The World Bank’s Joachim von Amsberg pointed to one of the reasons: investments in this country, he said, are "extraordinarily" low. Though Von Amsberg lauded recent fiscal reforms, he said the lack of job-generating investments raised questions about the sustainability of economic growth. Yesterday, at the end of an economic forum in Cebu, he said the country relied too much on tax breaks and similar incentives to attract investments. What the country needs, he said, is to work on macroeconomic factors and create a favorable investment climate through macroeconomic stability, a strong regulatory framework, the rule of law, less red tape – all the factors that foreign businessmen have long sought in this country.
President Arroyo, who also spoke at the closing of the forum, vowed to make economic gains sustainable. She said her administration is cutting red tape, building the digital and physical infrastructure needed for investments, and working on legislation to rationalize fiscal incentives for investors.

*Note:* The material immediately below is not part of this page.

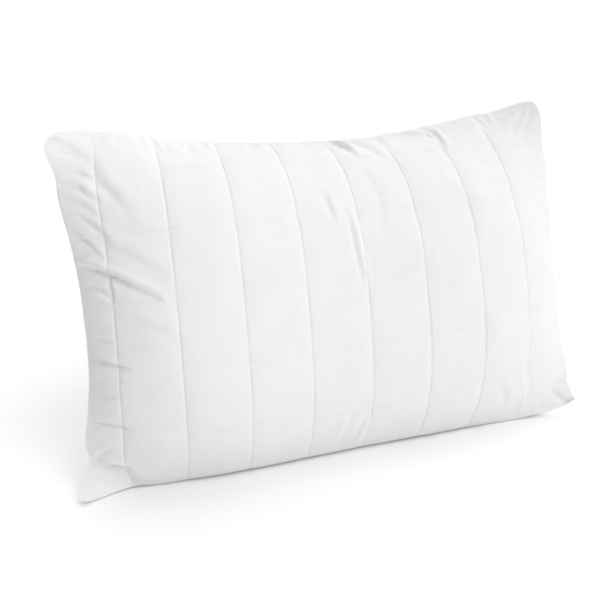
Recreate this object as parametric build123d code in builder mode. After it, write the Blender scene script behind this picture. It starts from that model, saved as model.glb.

The World Bank official is not the only one who has lauded the country’s fiscal reforms but expressed concern about the sustainability of economic growth. And he is not the only one who has noticed that economic gains are not translating into poverty reduction. Even the administration’s economic team has admitted that more work is needed for the country’s poor to feel the trickle-down effect.
Reforms averted a looming fiscal crisis and pleased international credit rating agencies. But for the kind of economic growth that can be sustained and can keep up with population growth, the government will need to work on the factors that have eluded this country even after democracy was restored: the rule of law, a strong regulatory environment, transparency and predictable investment policies. Until those factors are in place, the country will have growth, but not enough to make a difference in the lives of the masses.